What this task involves. Each line containing the word "included" needs to be copied.

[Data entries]
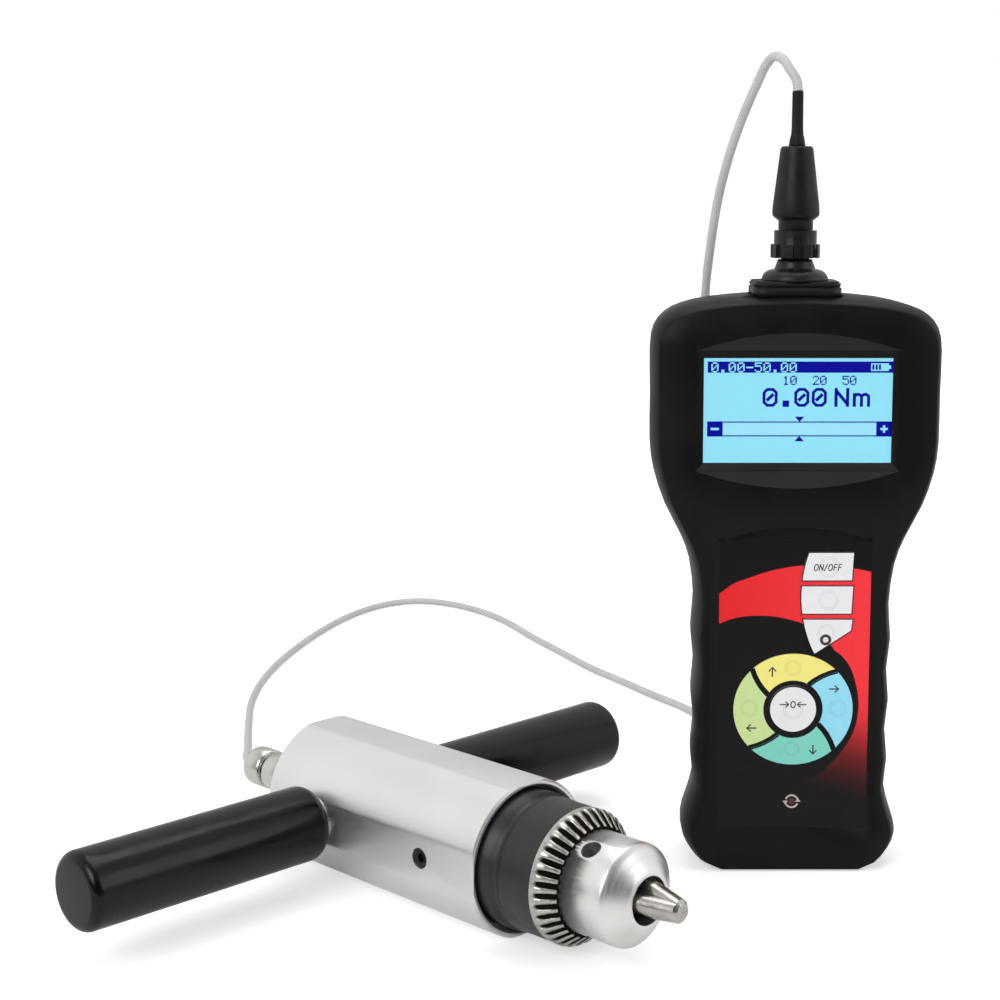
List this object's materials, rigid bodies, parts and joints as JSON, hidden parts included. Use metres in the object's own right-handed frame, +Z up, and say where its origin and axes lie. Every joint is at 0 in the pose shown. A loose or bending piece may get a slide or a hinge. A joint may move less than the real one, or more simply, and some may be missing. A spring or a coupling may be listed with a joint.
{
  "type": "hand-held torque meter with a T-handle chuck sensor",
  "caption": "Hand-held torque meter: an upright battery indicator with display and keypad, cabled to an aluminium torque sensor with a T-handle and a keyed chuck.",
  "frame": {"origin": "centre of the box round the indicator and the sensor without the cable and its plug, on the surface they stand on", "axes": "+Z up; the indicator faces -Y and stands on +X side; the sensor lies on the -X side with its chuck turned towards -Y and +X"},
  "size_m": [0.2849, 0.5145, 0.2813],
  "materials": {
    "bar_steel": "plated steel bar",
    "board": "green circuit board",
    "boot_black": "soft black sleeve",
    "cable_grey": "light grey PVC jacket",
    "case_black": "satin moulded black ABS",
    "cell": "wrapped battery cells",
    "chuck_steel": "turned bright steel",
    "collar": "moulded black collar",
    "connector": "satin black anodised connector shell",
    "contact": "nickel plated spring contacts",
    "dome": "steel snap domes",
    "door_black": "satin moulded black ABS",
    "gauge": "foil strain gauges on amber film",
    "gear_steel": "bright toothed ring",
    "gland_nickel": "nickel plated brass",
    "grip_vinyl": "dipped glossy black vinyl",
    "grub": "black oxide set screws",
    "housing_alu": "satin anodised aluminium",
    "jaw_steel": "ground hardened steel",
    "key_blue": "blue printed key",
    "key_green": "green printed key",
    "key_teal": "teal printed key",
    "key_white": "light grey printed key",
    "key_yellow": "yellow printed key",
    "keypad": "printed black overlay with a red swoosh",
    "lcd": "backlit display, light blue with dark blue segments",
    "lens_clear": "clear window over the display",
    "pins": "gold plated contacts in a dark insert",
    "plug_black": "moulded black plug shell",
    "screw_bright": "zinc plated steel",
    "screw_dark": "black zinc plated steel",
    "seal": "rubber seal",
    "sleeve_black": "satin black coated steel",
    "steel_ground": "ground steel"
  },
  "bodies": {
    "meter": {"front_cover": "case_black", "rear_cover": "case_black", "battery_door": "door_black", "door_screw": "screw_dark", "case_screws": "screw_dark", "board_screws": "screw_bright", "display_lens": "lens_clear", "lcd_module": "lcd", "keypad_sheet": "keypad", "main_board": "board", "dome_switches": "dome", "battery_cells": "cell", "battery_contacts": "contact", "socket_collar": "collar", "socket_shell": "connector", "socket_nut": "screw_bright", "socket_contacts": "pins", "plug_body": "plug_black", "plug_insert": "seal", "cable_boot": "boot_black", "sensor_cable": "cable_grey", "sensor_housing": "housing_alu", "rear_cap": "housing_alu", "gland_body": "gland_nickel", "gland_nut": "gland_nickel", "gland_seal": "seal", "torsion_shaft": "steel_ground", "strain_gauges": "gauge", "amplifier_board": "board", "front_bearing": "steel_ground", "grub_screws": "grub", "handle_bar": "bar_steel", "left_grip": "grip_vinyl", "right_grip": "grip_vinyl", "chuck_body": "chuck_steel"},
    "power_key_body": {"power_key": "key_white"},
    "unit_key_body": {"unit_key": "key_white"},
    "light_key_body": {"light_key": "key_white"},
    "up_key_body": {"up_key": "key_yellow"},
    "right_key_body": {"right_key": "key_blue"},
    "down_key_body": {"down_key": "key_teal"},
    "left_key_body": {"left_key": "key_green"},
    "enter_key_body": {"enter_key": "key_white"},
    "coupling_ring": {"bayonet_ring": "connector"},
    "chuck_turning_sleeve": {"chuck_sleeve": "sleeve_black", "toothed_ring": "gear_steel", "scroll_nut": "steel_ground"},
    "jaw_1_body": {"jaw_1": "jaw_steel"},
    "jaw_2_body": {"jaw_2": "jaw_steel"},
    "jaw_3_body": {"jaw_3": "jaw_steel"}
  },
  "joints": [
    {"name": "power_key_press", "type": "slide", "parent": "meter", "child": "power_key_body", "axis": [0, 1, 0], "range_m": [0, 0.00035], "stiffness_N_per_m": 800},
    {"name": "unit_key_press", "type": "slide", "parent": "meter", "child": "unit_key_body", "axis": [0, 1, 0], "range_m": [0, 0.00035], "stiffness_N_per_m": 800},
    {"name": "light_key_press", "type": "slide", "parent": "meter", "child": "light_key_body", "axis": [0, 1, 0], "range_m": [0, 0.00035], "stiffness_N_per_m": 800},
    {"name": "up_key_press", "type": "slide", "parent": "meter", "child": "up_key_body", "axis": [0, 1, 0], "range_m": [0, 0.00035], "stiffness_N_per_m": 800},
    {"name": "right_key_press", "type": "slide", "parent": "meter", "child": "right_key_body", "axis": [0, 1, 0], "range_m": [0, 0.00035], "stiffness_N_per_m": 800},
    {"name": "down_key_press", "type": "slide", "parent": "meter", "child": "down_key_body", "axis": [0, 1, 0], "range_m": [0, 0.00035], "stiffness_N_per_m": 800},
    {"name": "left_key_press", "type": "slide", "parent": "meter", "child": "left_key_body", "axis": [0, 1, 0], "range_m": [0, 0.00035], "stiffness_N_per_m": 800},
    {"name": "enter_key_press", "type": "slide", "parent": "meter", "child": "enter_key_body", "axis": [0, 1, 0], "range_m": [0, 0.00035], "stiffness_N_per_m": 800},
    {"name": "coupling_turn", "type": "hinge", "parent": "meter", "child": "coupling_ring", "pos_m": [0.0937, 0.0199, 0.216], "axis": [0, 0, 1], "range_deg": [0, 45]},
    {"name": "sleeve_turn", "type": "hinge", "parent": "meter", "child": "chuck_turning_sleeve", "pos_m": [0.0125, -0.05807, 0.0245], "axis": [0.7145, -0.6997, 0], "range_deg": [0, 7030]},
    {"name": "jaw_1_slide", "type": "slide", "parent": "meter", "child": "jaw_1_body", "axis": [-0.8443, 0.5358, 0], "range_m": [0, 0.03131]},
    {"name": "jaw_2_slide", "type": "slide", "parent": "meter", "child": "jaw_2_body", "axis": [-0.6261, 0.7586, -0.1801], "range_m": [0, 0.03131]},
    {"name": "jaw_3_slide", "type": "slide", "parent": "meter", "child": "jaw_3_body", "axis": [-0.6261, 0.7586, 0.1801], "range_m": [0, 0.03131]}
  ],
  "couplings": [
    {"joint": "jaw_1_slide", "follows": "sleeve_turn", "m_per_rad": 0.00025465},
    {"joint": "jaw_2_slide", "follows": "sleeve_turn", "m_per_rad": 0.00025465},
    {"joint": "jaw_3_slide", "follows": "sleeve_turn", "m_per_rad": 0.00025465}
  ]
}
---
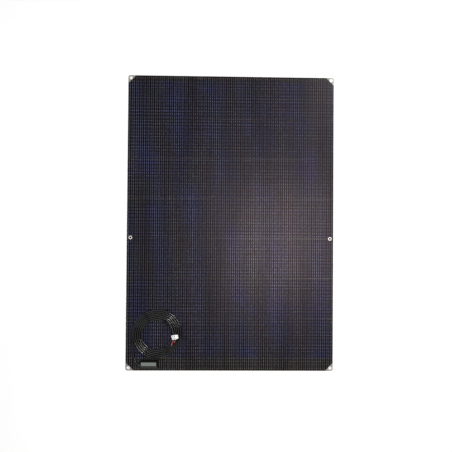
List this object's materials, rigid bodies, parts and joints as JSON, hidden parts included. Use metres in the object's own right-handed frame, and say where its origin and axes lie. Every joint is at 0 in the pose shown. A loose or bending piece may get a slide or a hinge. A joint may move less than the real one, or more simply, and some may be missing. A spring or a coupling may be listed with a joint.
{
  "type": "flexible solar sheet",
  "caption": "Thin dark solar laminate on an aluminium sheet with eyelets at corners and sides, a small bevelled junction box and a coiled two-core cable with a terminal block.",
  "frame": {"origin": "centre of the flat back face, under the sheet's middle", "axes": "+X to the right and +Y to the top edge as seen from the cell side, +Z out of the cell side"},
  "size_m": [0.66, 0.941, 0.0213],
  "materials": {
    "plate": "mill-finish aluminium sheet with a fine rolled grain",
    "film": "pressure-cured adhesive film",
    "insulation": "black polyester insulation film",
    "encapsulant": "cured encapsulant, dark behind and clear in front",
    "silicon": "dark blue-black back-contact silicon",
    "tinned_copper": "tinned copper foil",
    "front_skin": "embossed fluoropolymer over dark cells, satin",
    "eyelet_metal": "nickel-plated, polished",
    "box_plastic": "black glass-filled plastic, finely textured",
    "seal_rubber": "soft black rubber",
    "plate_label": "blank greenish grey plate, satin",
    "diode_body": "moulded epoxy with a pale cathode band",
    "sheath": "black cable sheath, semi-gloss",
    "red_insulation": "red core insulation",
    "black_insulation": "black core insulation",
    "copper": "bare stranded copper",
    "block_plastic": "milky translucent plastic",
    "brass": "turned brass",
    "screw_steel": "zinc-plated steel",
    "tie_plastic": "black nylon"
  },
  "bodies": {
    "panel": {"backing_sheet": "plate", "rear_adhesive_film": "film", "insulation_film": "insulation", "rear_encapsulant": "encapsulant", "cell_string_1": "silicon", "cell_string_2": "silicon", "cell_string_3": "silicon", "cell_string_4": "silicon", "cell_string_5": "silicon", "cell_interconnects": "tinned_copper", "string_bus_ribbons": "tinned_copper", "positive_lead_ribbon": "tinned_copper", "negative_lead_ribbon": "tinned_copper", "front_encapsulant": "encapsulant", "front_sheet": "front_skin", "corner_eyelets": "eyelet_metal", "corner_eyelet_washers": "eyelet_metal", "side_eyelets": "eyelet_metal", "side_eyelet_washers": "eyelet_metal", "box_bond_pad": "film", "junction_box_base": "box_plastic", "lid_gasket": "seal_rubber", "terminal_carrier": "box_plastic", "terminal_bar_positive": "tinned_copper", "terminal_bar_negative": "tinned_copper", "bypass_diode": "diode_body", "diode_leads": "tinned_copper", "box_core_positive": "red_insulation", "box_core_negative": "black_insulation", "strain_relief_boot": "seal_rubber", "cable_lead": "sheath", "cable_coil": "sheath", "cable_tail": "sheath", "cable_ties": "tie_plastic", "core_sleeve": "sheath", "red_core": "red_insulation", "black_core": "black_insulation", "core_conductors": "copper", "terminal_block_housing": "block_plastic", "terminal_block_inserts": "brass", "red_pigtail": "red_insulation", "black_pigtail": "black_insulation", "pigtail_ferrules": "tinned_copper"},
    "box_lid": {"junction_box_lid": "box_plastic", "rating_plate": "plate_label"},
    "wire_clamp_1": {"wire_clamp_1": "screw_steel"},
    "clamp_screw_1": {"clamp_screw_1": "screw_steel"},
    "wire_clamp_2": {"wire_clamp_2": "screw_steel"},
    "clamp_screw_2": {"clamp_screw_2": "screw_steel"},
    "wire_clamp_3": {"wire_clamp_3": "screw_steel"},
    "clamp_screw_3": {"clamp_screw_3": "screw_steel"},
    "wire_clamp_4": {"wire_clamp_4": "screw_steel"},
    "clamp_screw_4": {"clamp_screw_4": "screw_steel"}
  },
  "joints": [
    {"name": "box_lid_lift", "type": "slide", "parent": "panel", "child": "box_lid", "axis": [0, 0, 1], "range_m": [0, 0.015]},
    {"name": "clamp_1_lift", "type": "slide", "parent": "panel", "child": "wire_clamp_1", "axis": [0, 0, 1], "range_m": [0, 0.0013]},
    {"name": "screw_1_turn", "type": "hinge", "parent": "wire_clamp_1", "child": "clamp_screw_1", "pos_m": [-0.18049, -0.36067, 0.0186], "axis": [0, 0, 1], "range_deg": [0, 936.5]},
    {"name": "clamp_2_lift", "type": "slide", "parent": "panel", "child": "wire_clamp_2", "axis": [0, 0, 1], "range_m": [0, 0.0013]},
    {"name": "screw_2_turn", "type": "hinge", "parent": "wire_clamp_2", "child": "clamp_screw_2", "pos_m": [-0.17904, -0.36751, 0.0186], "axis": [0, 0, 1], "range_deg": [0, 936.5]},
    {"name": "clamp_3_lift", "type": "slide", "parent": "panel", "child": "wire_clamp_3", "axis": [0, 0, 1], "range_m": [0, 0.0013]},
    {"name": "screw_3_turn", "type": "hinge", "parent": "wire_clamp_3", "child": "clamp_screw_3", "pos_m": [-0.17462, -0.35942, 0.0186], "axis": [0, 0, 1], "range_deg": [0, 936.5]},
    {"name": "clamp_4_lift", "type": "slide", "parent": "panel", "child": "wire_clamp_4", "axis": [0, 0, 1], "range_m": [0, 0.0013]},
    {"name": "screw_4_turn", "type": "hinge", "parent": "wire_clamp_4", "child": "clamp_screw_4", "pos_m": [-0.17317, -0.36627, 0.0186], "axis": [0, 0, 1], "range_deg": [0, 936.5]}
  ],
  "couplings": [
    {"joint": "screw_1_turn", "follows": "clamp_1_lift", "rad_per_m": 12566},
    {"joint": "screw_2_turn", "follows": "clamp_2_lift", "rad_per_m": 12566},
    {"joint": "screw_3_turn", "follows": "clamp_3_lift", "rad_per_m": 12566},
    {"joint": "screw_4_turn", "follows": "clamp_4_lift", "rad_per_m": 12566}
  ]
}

Correct answer.
List this object's materials, rigid bodies, parts and joints as JSON, hidden parts included. Use metres in the object's own right-handed frame, +Z up, and say where its origin and axes lie. Every joint is at 0 in the pose shown. A loose or bending piece may get a slide or a hinge. A joint may move less than the real one, or more simply, and some may be missing. A spring or a coupling may be listed with a joint.
List this object's materials, rigid bodies, parts and joints as JSON, hidden parts included. Use metres in the object's own right-handed frame, and say where its origin and axes lie. Every joint is at 0 in the pose shown. A loose or bending piece may get a slide or a hinge. A joint may move less than the real one, or more simply, and some may be missing. A spring or a coupling may be listed with a joint.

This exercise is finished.